Many experts are interested in looking at the health of baby boomers, the generation born post-World War II between 1946 and 1964. At this point, most baby boomers are in their 50s and 60s and together, they make up more than one-fourth of the total U.S. population. With significant improvements in medicine over the last 50 years, life expectancy has improved and the baby boomers are living longer than previous generations. But, are they living healthier?

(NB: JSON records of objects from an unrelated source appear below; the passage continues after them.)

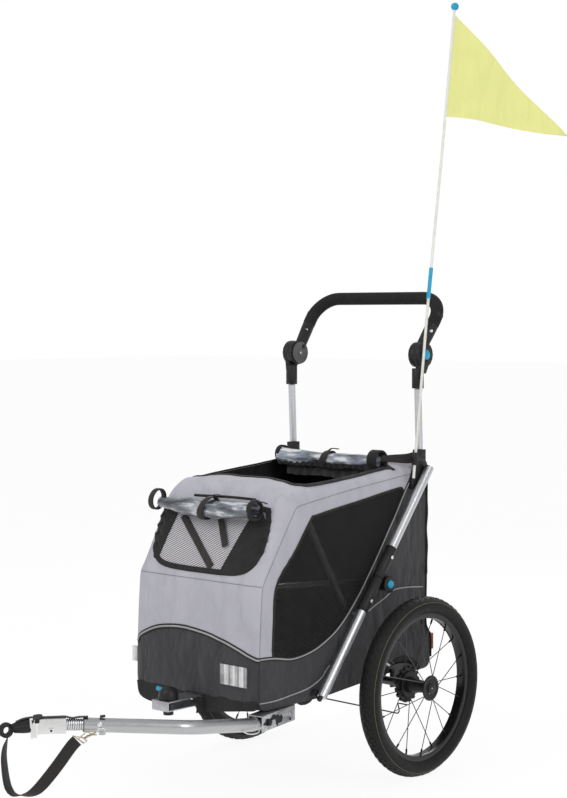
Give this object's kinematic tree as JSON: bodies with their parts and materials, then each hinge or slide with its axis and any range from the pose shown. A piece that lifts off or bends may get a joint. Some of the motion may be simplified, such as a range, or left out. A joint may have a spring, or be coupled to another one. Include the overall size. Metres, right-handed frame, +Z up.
{
  "type": "bicycle trailer",
  "caption": "Two-wheeled bicycle trailer for a small pet, with a fabric cabin, folding frame, push handle, side tow arm and flag.",
  "frame": {"origin": "on the ground under the middle of the whole trailer", "axes": "+Z up, -Y is the front where the tow arm points, +X is the trailer's left side, which carries the tow arm and the flag"},
  "size_m": [0.595, 1.541, 1.761],
  "materials": {
    "grey_cloth": "matt woven polyester",
    "charcoal_cloth": "matt coated polyester",
    "black_mesh": "open mesh with black binding",
    "floor_cloth": "padded floor mat",
    "clear_film": "clear film, rolled up",
    "webbing": "woven black webbing",
    "brushed_tube": "brushed, clear anodised",
    "black_plastic": "fine moulded texture",
    "blue_plastic": "satin moulded",
    "foam": "fine closed-cell foam",
    "tyre_rubber": "block tread at both edges",
    "black_metal": "gloss black",
    "zinc_steel": "zinc plated",
    "black_rubber": "moulded rubber",
    "flag_cloth": "thin fluorescent cloth",
    "glass_fibre": "off-white rod with a blue ferrule and ball",
    "clear_reflector": "prismatic, colourless",
    "red_reflector": "prismatic, red"
  },
  "bodies": {
    "chassis": {"axle": "black_metal", "base_frame": "brushed_tube", "floor_mat": "floor_cloth", "lower_tube_left": "brushed_tube", "lower_tube_right": "brushed_tube", "lower_sleeve_left": "black_plastic", "lower_sleeve_right": "black_plastic", "cabin_tub": "charcoal_cloth", "cabin_hood": "grey_cloth", "side_window_left": "black_mesh", "side_window_right": "black_mesh", "front_window": "black_mesh", "front_cover_roll": "clear_film", "roof_cover_roll": "clear_film", "receiver_channel": "zinc_steel", "tow_arm": "brushed_tube", "snap_hook": "zinc_steel", "safety_strap": "webbing", "nose_bracket": "zinc_steel", "nose_clamp": "black_plastic", "front_reflector": "clear_reflector", "rear_reflector_left": "red_reflector", "rear_reflector_right": "red_reflector"},
    "wheel_left": {"tyre_left": "tyre_rubber", "rim_left": "black_metal", "spoked_hub_left": "black_plastic", "brake_cog_left": "black_plastic"},
    "wheel_right": {"tyre_right": "tyre_rubber", "rim_right": "black_metal", "spoked_hub_right": "black_plastic", "brake_cog_right": "black_plastic"},
    "release_left": {"wheel_release_left": "black_plastic"},
    "release_right": {"wheel_release_right": "black_plastic"},
    "rear_frame": {"upper_sleeve_left": "black_plastic", "upper_sleeve_right": "black_plastic", "upper_tube_left": "brushed_tube", "upper_tube_right": "brushed_tube", "upright_bracket_left": "black_plastic", "upright_bracket_right": "black_plastic", "upright_left": "brushed_tube", "upright_right": "brushed_tube", "handle_socket_left": "black_plastic", "handle_socket_right": "black_plastic"},
    "fold_button_left": {"fold_button_left": "blue_plastic"},
    "fold_button_right": {"fold_button_right": "blue_plastic"},
    "push_handle": {"handle_bar": "black_plastic", "foam_grip": "foam"},
    "handle_button_left": {"handle_button_left": "blue_plastic"},
    "handle_button_right": {"handle_button_right": "blue_plastic"},
    "flag_mast": {"flag_pole": "glass_fibre", "flag": "flag_cloth"},
    "roof_bow": {"roof_hoop": "brushed_tube"},
    "crease_bow": {"crease_hoop": "brushed_tube"},
    "lock_pin": {"receiver_pin": "zinc_steel"},
    "coupling": {"coupling_spring": "zinc_steel", "coupling_block": "brushed_tube", "flexible_coupler": "black_rubber", "strap_tail": "webbing"},
    "clamp_lever": {"clamp_lever": "blue_plastic"},
    "parking_brake": {"brake_rod": "black_metal"}
  },
  "joints": [
    {"name": "wheel_left_spin", "type": "hinge", "parent": "chassis", "child": "wheel_left", "pos_m": [0.264, 0.2205, 0.203], "axis": [1, 0, 0], "continuous": true},
    {"name": "wheel_release_left", "type": "slide", "parent": "wheel_left", "child": "release_left", "axis": [-1, 0, 0], "range_m": [0, 0.003], "stiffness_N_per_m": 600},
    {"name": "fold_button_left", "type": "slide", "parent": "rear_frame", "child": "fold_button_left", "axis": [-1, 0, 0], "range_m": [0, 0.004], "stiffness_N_per_m": 600},
    {"name": "handle_button_left", "type": "slide", "parent": "rear_frame", "child": "handle_button_left", "axis": [-1, 0, 0], "range_m": [0, 0.004], "stiffness_N_per_m": 600},
    {"name": "wheel_right_spin", "type": "hinge", "parent": "chassis", "child": "wheel_right", "pos_m": [-0.264, 0.2205, 0.203], "axis": [1, 0, 0], "continuous": true},
    {"name": "wheel_release_right", "type": "slide", "parent": "wheel_right", "child": "release_right", "axis": [1, 0, 0], "range_m": [0, 0.003], "stiffness_N_per_m": 600},
    {"name": "fold_button_right", "type": "slide", "parent": "rear_frame", "child": "fold_button_right", "axis": [1, 0, 0], "range_m": [0, 0.004], "stiffness_N_per_m": 600},
    {"name": "handle_button_right", "type": "slide", "parent": "rear_frame", "child": "handle_button_right", "axis": [1, 0, 0], "range_m": [0, 0.004], "stiffness_N_per_m": 600},
    {"name": "frame_fold", "type": "hinge", "parent": "chassis", "child": "rear_frame", "pos_m": [0, 0.16053, 0.43704], "axis": [-1, 0, 0], "range_deg": [0, 75]},
    {"name": "handle_tilt", "type": "hinge", "parent": "rear_frame", "child": "push_handle", "pos_m": [0, 0.3105, 0.948], "axis": [1, 0, 0], "range_deg": [-65, 65]},
    {"name": "flag_mast_slide", "type": "slide", "parent": "rear_frame", "child": "flag_mast", "axis": [0, 0.1286, 0.9917], "range_m": [0, 0.045]},
    {"name": "canopy_fold", "type": "hinge", "parent": "chassis", "child": "roof_bow", "pos_m": [0, 0.0745, 0.3772], "axis": [1, 0, 0], "range_deg": [0, 62], "deforming": ["cabin_hood", "side_window_left", "side_window_right", "front_window", "front_cover_roll", "roof_cover_roll"]},
    {"name": "crease_fold", "type": "hinge", "parent": "chassis", "child": "crease_bow", "pos_m": [0, 0.16053, 0.43704], "axis": [1, 0, 0], "range_deg": [0, 19]},
    {"name": "receiver_pin_slide", "type": "slide", "parent": "chassis", "child": "lock_pin", "axis": [0.9804, 0.1968, 0], "range_m": [0, 0.045]},
    {"name": "coupling_flex", "type": "hinge", "parent": "chassis", "child": "coupling", "pos_m": [0.0845, -0.6535, 0.2405], "axis": [0, 0, 1], "range_deg": [-15, 15], "stiffness_Nm_per_rad": 8, "deforming": ["coupling_spring", "safety_strap"]},
    {"name": "clamp_lever_turn", "type": "hinge", "parent": "chassis", "child": "clamp_lever", "pos_m": [0, -0.3145, 0.24], "axis": [0, 0, -1], "range_deg": [0, 90]},
    {"name": "parking_brake_lift", "type": "hinge", "parent": "chassis", "child": "parking_brake", "pos_m": [0, -0.0235, 0.2044], "axis": [1, 0, 0], "range_deg": [0, 1.8]}
  ],
  "couplings": [
    {"joint": "crease_fold", "follows": "canopy_fold", "ratio": 0.3}
  ]
}
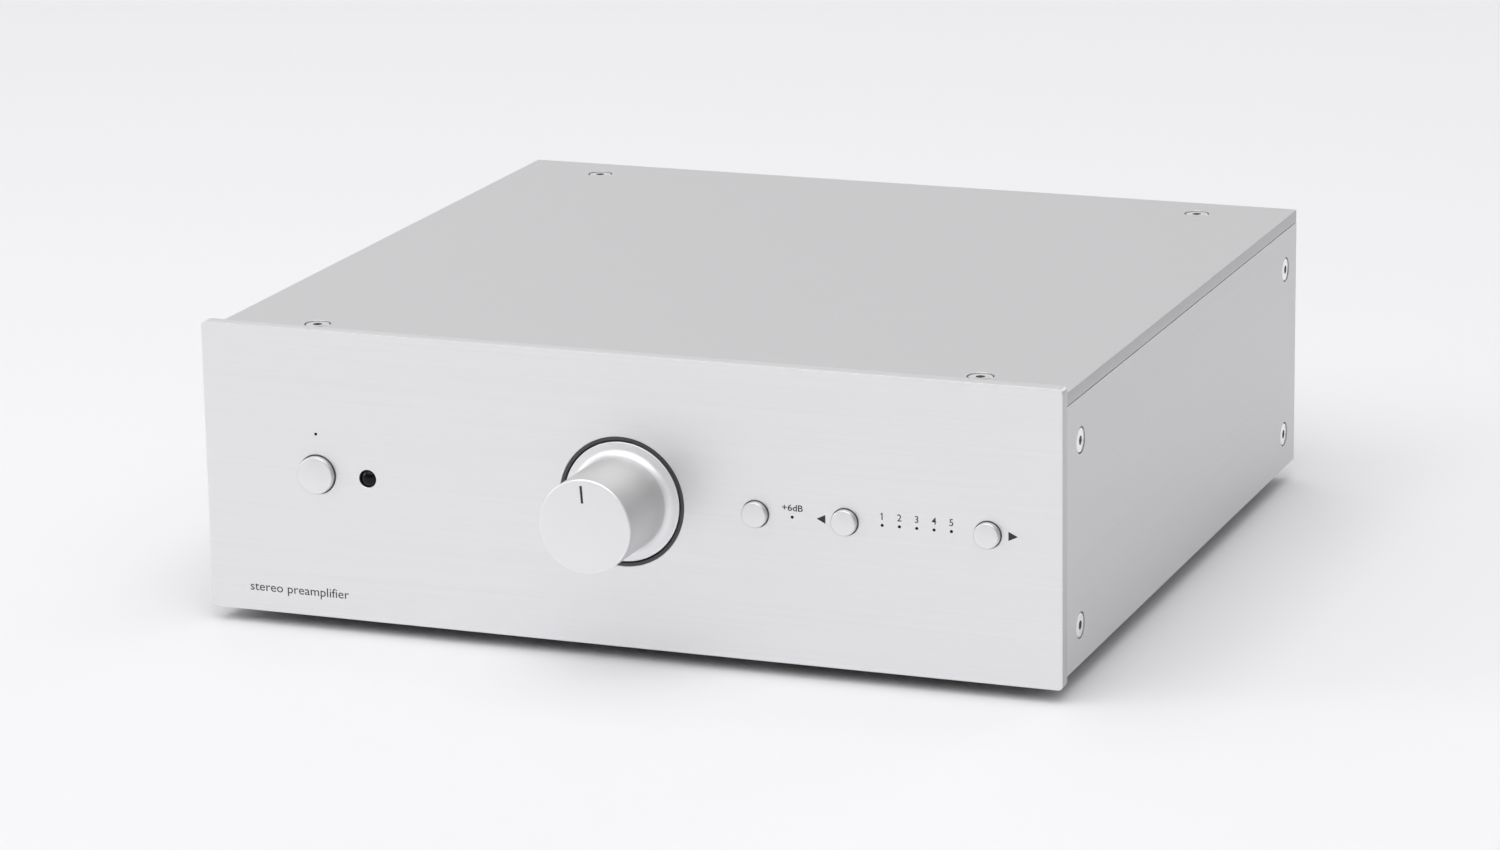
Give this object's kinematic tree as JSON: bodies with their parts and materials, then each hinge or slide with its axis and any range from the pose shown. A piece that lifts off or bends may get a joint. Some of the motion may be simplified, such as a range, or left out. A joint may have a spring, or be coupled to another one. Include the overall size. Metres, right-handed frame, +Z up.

Findings are mixed, according to a study recently published in the Journal of the American Medical Association. Researchers used results from the National Health and Nutrition Examination Survey (NHANES) to compare the health of baby boomers to those born in the previous generation, all of whom were 46 to 64 years old at the time of the survey. Overall, researchers found that baby boomers have higher rates of chronic disease, more disability and lower self-rated health than members of the previous generation at the same age. Baby boomers were more likely to be obese and less physically active than the previous generation, and had greater rates of high blood pressure, high cholesterol, and diabetes. There were a few positive notes: baby boomers were less likely to smoke cigarettes and they have lower rates of emphysema and heart attack than the previous generation.
So should we be concerned about these findings? Absolutely. Poorer health means greater health care costs, which are already high to begin with. But perhaps most concerning is that the declining health of the baby boomer generation is likely to be the tip of the iceberg. With nearly two-thirds of children overweight or obese, our future generations are likely to continue the trend of declining health unless we take drastic measures. More policies around prevention and health promotion are needed to help improve the health of both younger and older generations. Such changes will help ensure that not only will we live longer, but that we’ll live healthier too.
Questions for You to Consider
- How can older adults improve and extend quality of life?
- The best way for older adults to live longer and healthier is to prevent and manage chronic conditions through physical activity and diet. It’s important to reduce and control any cardiovascular risk factors that you may have, and to take advantage of preventive services like health screenings and immunizations.